At the end of my first Zoom interview, my two questions were, number one, you’re advertising for Hebrew Bible, not Old Testament, which for a Christian-heritage university is a little unusual. Tell me about that.
And they emphasized that yes, it was a very deliberate choice and that they are looking for this not as the Bible through the lens of Christianity, but as the Hebrew Bible in itself and then also its heritage and all the different religions that have drawn from it, but that they were serious about that.
And my second question was, I do queer theory, I do gender theory. Is that going to be welcome at a Catholic university? And again, they were just overwhelmingly supportive. They were positive about that.
You’re a member of the Association of Jewish Studies. Is it fairly common to have Judaic studies scholars who aren’t Jewish?
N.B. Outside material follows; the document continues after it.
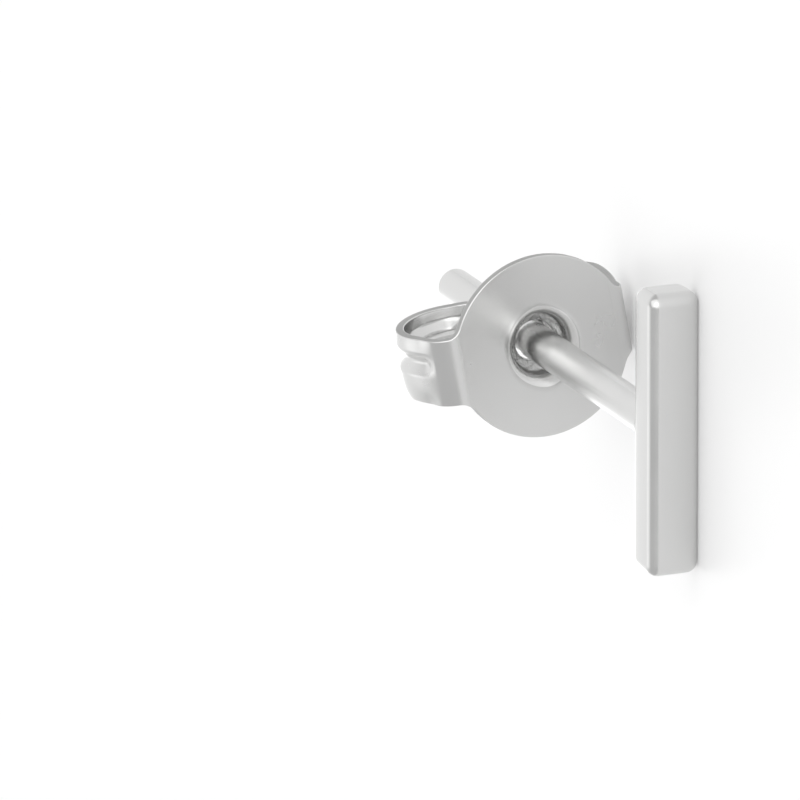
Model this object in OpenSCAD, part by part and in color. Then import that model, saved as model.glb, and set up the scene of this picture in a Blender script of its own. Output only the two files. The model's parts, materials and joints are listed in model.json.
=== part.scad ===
// Bar stud earring with its butterfly clutch on the post, lying on its side as it rests by itself.
// Millimetres. Floor at z = 0, the bar along x, the post running back along y and a little up.

/* [Bar] */
// Height of the bar when it is worn
bar_height = 6.2; // [5:0.1:9]
// Width of the bar's front face
bar_width = 1.17; // [1:0.01:1.6]
// Depth of the bar from front to back
bar_depth = 1.03; // [0.9:0.01:1.5]
// Radius that rounds the edges of the bar
bar_round = 0.27; // [0.1:0.01:0.4]

/* [Post] */
// Diameter of the post
post_diameter = 0.8; // [0.7:0.01:0.9]
// Length of the post from the bar's back to its tip
post_length = 11.7; // [10:0.1:13]
// Radius that rounds the rim of the tip
tip_round = 0.15; // [0.05:0.01:0.3]
// Radius of the solder fillet between the post and the bar
solder_fillet = 0.12; // [0.05:0.01:0.15]

/* [Clutch plate] */
// Distance from the bar's back to the front of the clutch
clutch_seat = 6.35; // [4:0.05:7]
// Thickness of the sheet that the clutch is bent from
sheet = 0.2; // [0.16:0.01:0.22]
// Diameter of the round plate
plate_diameter = 4.1; // [3.9:0.05:4.6]
// Diameter of the hole, which the post passes with play
hole_diameter = 0.94; // [0.92:0.01:1.1]
// Diameter at which the plate starts to roll back towards the hole
funnel_diameter = 1.9; // [1.86:0.02:2.2]
// Radius over which the plate rolls back
funnel_round = 0.3; // [0.24:0.01:0.31]
// Diameter inside which the funnel flattens into a collar round the hole
collar_diameter = 1.24; // [1.16:0.02:1.24]
// Turn of the wings about the post
clutch_turn = 10.5; // [0:0.5:15]

/* [Clutch wings] */
// Width of a wing where it leaves the plate
wing_width = 1.54; // [1.3:0.02:1.6]
// Width of a wing at its curled end
wing_end_width = 1.34; // [1.2:0.02:1.5]
// Radius of the fillet between the plate's rim and a wing's edge, before the sheet is bent
wing_fillet = 0.35; // [0.2:0.05:0.6]
// Depth of the groove pressed along each wing
groove_depth = 0.17; // [0.05:0.01:0.2]
// Width of the groove from crest to crest
groove_width = 0.62; // [0.4:0.02:0.7]
// Distance of the groove's middle above the wing's middle
groove_shift = 0.04; // [0:0.01:0.1]
// Distance that the wing's edges are pressed inwards
edge_drop = 0.07; // [0:0.01:0.1]
// Gap between the post and the curled end of each wing
grip_gap = 0.03; // [0.02:0.01:0.08]

/* [Hidden] */
silver = "#d5d2cc";
bright_silver = "#e0ddd7";

// Smoothness of everything round
round_fn = 96;

// A wing is bent along a chain of arcs, seen in the plane of reach (away from the post) and
// depth (behind the plate's front). Each row of a chain: radius on the outside of the bend,
// degrees that it turns. The chain starts along the plate at the fold's reach.
RADIUS = 0;
TURN = 1;
left_fold_reach = 1.86;
left_chain = [[0.72, 54], [2.34, 19], [1.19, 107]];
left_curl = [[1.55, 39], [0.65, 91]];
right_fold_reach = 1.86;
right_chain = [[0.24, 72], [5.2, 18], [1.1, 25], [0.61, 65]];
right_curl = [[1.37, 38], [0.75, 87]];

// Degrees of bend between two stations of a wing, and the longest stretch between them
bend_step = 7;
long_step = 0.32;
// Points across a wing
across = 12;
// Slopes of the funnel and of its collar, steps over the funnel's roll, and the collar's
// thickness along the post
funnel_slope = 80;
collar_slope = 30;
funnel_steps = 10;
collar_thick = 0.16;
// Reach at which a wing's root is buried in the plate, and how deep it lies under its face
root_reach = 1.3;
root_inset = 0.01;
// Depths over which the groove starts, and reaches over which it ends
groove_start = [0.25, 0.9];
groove_end = [0.7, 1.2];

post_r = post_diameter / 2;
plate_r = plate_diameter / 2;
hole_r = hole_diameter / 2;
funnel_r = funnel_diameter / 2;
collar_r = collar_diameter / 2;
rim_r = sheet / 2;
grip_reach = post_r + grip_gap;

// The flat strip before it is bent: the fillet's middle, and where it leaves the round rim
blank_r = plate_r - root_inset;
fillet_w = wing_width / 2 + wing_fillet;
fillet_x = sqrt(pow(blank_r + wing_fillet, 2) - pow(fillet_w, 2));
flare_x = fillet_x * blank_r / (blank_r + wing_fillet);

// How much wider than the wing, on each side, the flat strip is at a distance from the hole
function flare(x) =
    x < flare_x ? sqrt(pow(blank_r, 2) - pow(x, 2)) - wing_width / 2 :
    x < fillet_x ? wing_fillet - sqrt(pow(wing_fillet, 2) - pow(x - fillet_x, 2)) :
    0;

// Smooth step from 0 below edges[0] to 1 above edges[1]
function ease(edges, x) =
    let (t = min(1, max(0, (x - edges[0]) / (edges[1] - edges[0]))))
    t * t * (3 - 2 * t);

// Where an arc of a radius ends that starts at a point and turns between two headings
function arc_to(at, radius, from, to) =
    [at[0] + radius * (sin(to) - sin(from)), at[1] + radius * (cos(from) - cos(to))];

// Number of stations along one arc of a chain
function arc_steps(bend) =
    ceil(max(bend[TURN] / bend_step, bend[TURN] * PI / 180 * bend[RADIUS] / long_step));

// Stations [heading, point] along a chain of arcs, without its start
function walk(chain, at, heading, i = 0) =
    i == len(chain) ? [] :
    let (
        bend = chain[i],
        steps = arc_steps(bend),
        last = heading + bend[TURN]
    )
    concat(
        [for (k = [1 : steps])
            let (h = heading + bend[TURN] * k / steps)
            [h, arc_to(at, bend[RADIUS], heading, h)]],
        walk(chain, arc_to(at, bend[RADIUS], heading, last), last, i + 1)
    );

// Reach where the curl comes closest to the post, which it does at a heading of 270 degrees
function closest_reach(at, curl) =
    let (back = arc_to(at, curl[0][RADIUS], 180, 180 + curl[0][TURN]))
    arc_to(back, curl[1][RADIUS], 180 + curl[0][TURN], 270)[0];

// All stations of a wing. A straight run along its back, as long as it takes, brings the curl
// to the post.
function stations(fold_reach, chain, curl) =
    let (
        front = walk(chain, [fold_reach, root_inset], 0),
        turned = front[len(front) - 1][1],
        run = closest_reach(turned, curl) - grip_reach,
        back = [turned[0] - run, turned[1]]
    )
    concat(
        [[0, [root_reach, root_inset]], [0, [fold_reach, root_inset]]],
        front,
        [[180, back]],
        walk(curl, back, 180)
    );

// How far the sheet is pressed inwards at a height w across a wing of half-width half
function pressed(w, half, depth, reach) =
    let (
        share = ease(groove_start, depth) * ease(groove_end, reach),
        across_groove = min(1, abs(w - groove_shift) / (groove_width / 2)),
        groove = (1 + cos(180 * across_groove)) / 2,
        edge = pow(abs(w) / half, 4)
    )
    share * (groove_depth * groove + edge_drop * edge);

// One ring of points round the sheet at a station, the outer face first
function ring(station, half) =
    let (
        heading = station[0],
        at = station[1],
        inwards = [-sin(heading), cos(heading)],
        thick = sheet - 2 * root_inset
    )
    [for (face = [0, 1], j = [0 : across])
        let (
            w = (face == 0 ? 1 : -1) * half * (2 * j / across - 1),
            d = pressed(w, half, at[1], at[0]) + face * thick
        )
        [at[0] + d * inwards[0], at[1] + d * inwards[1], w]];

// Distance along the strip from its first station to each station
function along(stops, i = 1, sum = 0) =
    i == len(stops) ? [sum] :
    concat([sum], along(stops, i + 1, sum + norm(stops[i][1] - stops[i - 1][1])));

// All points of a wing, ring by ring. The first ring is buried in the plate.
function wing_points(stops) =
    let (runs = along(stops))
    [for (i = [0 : len(stops) - 1])
        let (
            taper = (wing_end_width - wing_width) * i / (len(stops) - 1),
            flared = i == 0 ? 0 : flare(root_reach + runs[i]),
            half = (wing_width + taper) / 2 + flared
        )
        each ring(stops[i], half)];

left_stations = stations(left_fold_reach, left_chain, left_curl);
right_stations = stations(right_fold_reach, right_chain, right_curl);

// Lean of the post over the floor: the floor touches the front edge of the bar and the point of
// the right-hand wing that stands out most.
function lean_over(x, y) =
    let (
        side = x - (bar_width / 2 - bar_round),
        back = y + bar_depth - bar_round
    )
    acos(bar_round / norm([side, back])) - atan2(back, side);
rest_lean = max([for (p = wing_points(right_stations))
    lean_over(p[0] * cos(clutch_turn) - p[2] * sin(clutch_turn), clutch_seat + p[1])]);

// Height of the earring's own origin above the floor, and the middle of its length
bar_side = bar_width / 2 - bar_round;
bar_front = bar_depth - bar_round;
rest_height = bar_side * cos(rest_lean) + bar_front * sin(rest_lean) + bar_round;
front_end = -bar_side * sin(rest_lean) - bar_front * cos(rest_lean) - bar_round;
tip_end = (post_r - tip_round) * sin(rest_lean) + (post_length - tip_round) * cos(rest_lean)
    + tip_round;

// Turns what is modelled as worn (x to the right, y backwards along the post, z up the bar, the
// origin in the middle of the bar's back) to lie on its side on the floor
module at_rest() {
    translate([0, -(front_end + tip_end) / 2, rest_height])
        rotate([rest_lean, 0, 0])
        rotate([0, 90, 0])
        children();
}

// A rectangle whose corners are rounded as the bar's edges are
module rounded_rectangle(size) {
    square([size[0], size[1] - 2 * bar_round], center = true);
    square([size[0] - 2 * bar_round, size[1]], center = true);
    for (x = [-1, 1], y = [-1, 1])
        translate([x * (size[0] / 2 - bar_round), y * (size[1] / 2 - bar_round)])
        circle(r = bar_round, $fn = round_fn);
}

// A block of three sizes with only the edges along z rounded
module rounded_prism(size) {
    linear_extrude(height = size[2], center = true)
        rounded_rectangle([size[0], size[1]]);
}

// The bar: where three such blocks meet, each one rounding the edges along one axis
module bar() {
    translate([0, -bar_depth / 2, 0])
        intersection() {
            rounded_prism([bar_width, bar_depth, bar_height]);
            rotate([0, 90, 0])
                rounded_prism([bar_height, bar_depth, bar_width]);
            rotate([90, 0, 0])
                rounded_prism([bar_width, bar_height, bar_depth]);
        }
}

// Half outline of the post, with its rounded tip and the solder fillet at its foot
module post_outline() {
    translate([0, -bar_depth / 2])
        square([post_r, post_length + bar_depth / 2 - tip_round]);
    square([post_r - tip_round, post_length]);
    translate([post_r - tip_round, post_length - tip_round])
        circle(r = tip_round, $fn = round_fn);
    difference() {
        square([post_r + solder_fillet, solder_fillet]);
        translate([post_r + solder_fillet, solder_fillet])
            circle(r = solder_fillet, $fn = round_fn);
    }
}

module post() {
    rotate([-90, 0, 0])
        rotate_extrude($fn = round_fn)
        intersection() {
            post_outline();
            translate([0, -bar_depth])
                square([2 * post_r, post_length + 2 * bar_depth]);
        }
}

// The bar and the post are soldered into one solid
module bar_and_post() {
    color(silver)
        at_rest() {
            bar();
            post();
        }
}

// Points along a roll about the funnel's middle line, flat at first and then ever steeper
function roll(radius) =
    [for (k = [0 : funnel_steps])
        let (slope = funnel_slope * k / funnel_steps)
        [funnel_r - radius * sin(slope), funnel_round - radius * cos(slope)]];

// Half outline of the plate: flat, with a rounded rim, and rolled back into a funnel that
// flattens into a collar round the hole
module plate_outline() {
    front = roll(funnel_round);
    back = roll(funnel_round - sheet);
    rolled = front[funnel_steps];
    behind = back[funnel_steps];
    collar_y = rolled[1] + (rolled[0] - collar_r) * tan(funnel_slope);
    hole_y = collar_y + (collar_r - hole_r) * tan(collar_slope);
    hole_back = hole_y + collar_thick;
    // Where the backs of the funnel and of the collar meet
    rise = behind[1] + behind[0] * tan(funnel_slope) - hole_back - hole_r * tan(collar_slope);
    corner_r = rise / (tan(funnel_slope) - tan(collar_slope));
    corner_y = hole_back - (corner_r - hole_r) * tan(collar_slope);
    translate([funnel_r, 0])
        square([plate_r - rim_r - funnel_r, sheet]);
    translate([plate_r - rim_r, rim_r])
        circle(r = rim_r, $fn = round_fn);
    polygon(concat(
        front,
        [[collar_r, collar_y], [hole_r, hole_y], [hole_r, hole_back], [corner_r, corner_y]],
        [for (k = [funnel_steps : -1 : 0]) back[k]]
    ));
}

// The round plate. Its rim gives way where the sheet goes on into a wing.
module plate() {
    difference() {
        rotate([-90, 0, 0])
            rotate_extrude($fn = round_fn)
            plate_outline();
        translate([right_fold_reach, -sheet, -plate_r])
            cube([plate_r, 3 * sheet, plate_diameter]);
        translate([-left_fold_reach - plate_r, -sheet, -plate_r])
            cube([plate_r, 3 * sheet, plate_diameter]);
    }
}

// A wing of the clutch, bent along its stations and standing out towards +x
module wing(stops) {
    n = 2 * (across + 1);
    last = len(stops) - 1;
    sides = [for (i = [0 : last - 1], j = [0 : n - 1])
        let (a = i * n + j, b = i * n + (j + 1) % n)
        each [[a, b, b + n], [a, b + n, a + n]]];
    ends = [for (i = [0, last], j = [0 : across - 1])
        let (
            a = i * n + j,
            b = i * n + n - 1 - j,
            quad = [[a, b, b - 1], [a, b - 1, a + 1]]
        )
        each (i == 0 ? quad : [for (t = quad) [t[0], t[2], t[1]]])];
    polyhedron(points = wing_points(stops), faces = concat(sides, ends), convexity = 6);
}

// The clutch: one strip of sheet, whose plate the post passes and whose two wings are bent back
// and in, until their curled ends hold the post between them
module clutch() {
    color(bright_silver)
        at_rest()
        translate([0, clutch_seat, 0])
        rotate([0, -clutch_turn, 0]) {
            plate();
            wing(right_stations);
            mirror([1, 0, 0])
                wing(left_stations);
        }
}

bar_and_post();
clutch();
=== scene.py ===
"""A silver bar stud earring with its butterfly clutch, lying on its side on a pale surface.

Shapes are worked out in the earring's own axes in millimetres: x to the wearer's right across the
bar, y backwards along the post, z up the bar, with the origin in the middle of the bar's back.
They are then put where the frame says, in metres.
"""

import json
import logging
import math
from dataclasses import dataclass, field, replace
from enum import Enum

import bpy
import numpy as np
from mathutils import Matrix


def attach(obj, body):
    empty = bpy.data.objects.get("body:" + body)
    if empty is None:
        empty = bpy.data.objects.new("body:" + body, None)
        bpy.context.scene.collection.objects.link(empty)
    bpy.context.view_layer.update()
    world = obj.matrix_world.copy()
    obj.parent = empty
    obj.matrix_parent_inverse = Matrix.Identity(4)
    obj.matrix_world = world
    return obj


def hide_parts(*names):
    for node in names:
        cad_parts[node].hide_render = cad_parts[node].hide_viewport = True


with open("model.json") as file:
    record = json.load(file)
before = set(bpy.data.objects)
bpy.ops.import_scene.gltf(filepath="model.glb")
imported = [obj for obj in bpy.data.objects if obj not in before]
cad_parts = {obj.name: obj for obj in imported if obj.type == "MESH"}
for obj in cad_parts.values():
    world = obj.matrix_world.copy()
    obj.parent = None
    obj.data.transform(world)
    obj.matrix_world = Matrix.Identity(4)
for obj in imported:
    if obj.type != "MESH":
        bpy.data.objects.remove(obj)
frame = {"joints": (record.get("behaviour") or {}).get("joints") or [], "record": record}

MM = 0.001
MIRROR = np.array([-1.0, 1.0, 1.0])
EVEN = (1.0, 1.0, 1.0)
WHITE = (1.0, 1.0, 1.0, 1.0)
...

Certainly, the majority of people there are. Because if you’re getting into Jewish studies, you probably have a reason for it. But I’m also definitely not the only person there who isn’t strictly just Jewish.
What do you hope to accomplish in your role at UD?
The two things that I would love to see even more so, which is not to say there aren’t other faculty working on this, are number one, making sure that all students — Christian, Muslim, Jewish, gay, straight, trans, etc. — feel like they are welcome, not just at UD as the university, but specifically as people who are allowed to think about religion.
And simultaneously, especially with classes like The Pentateuch, I want students to feel a little bit of the love that I have for the Bible. And to see it as a text that captures so much of humanity in it. Of human struggles, and thoughts, and beauty, and fears. And something that has value to think about even if what it means to some of us today may be very different from what it meant to other people in the past. That there’s still value in reading it, in listening to it.
I’ve had a lot of fun designing these courses, and I’m just really hoping that the students can capture a little of that excitement themselves.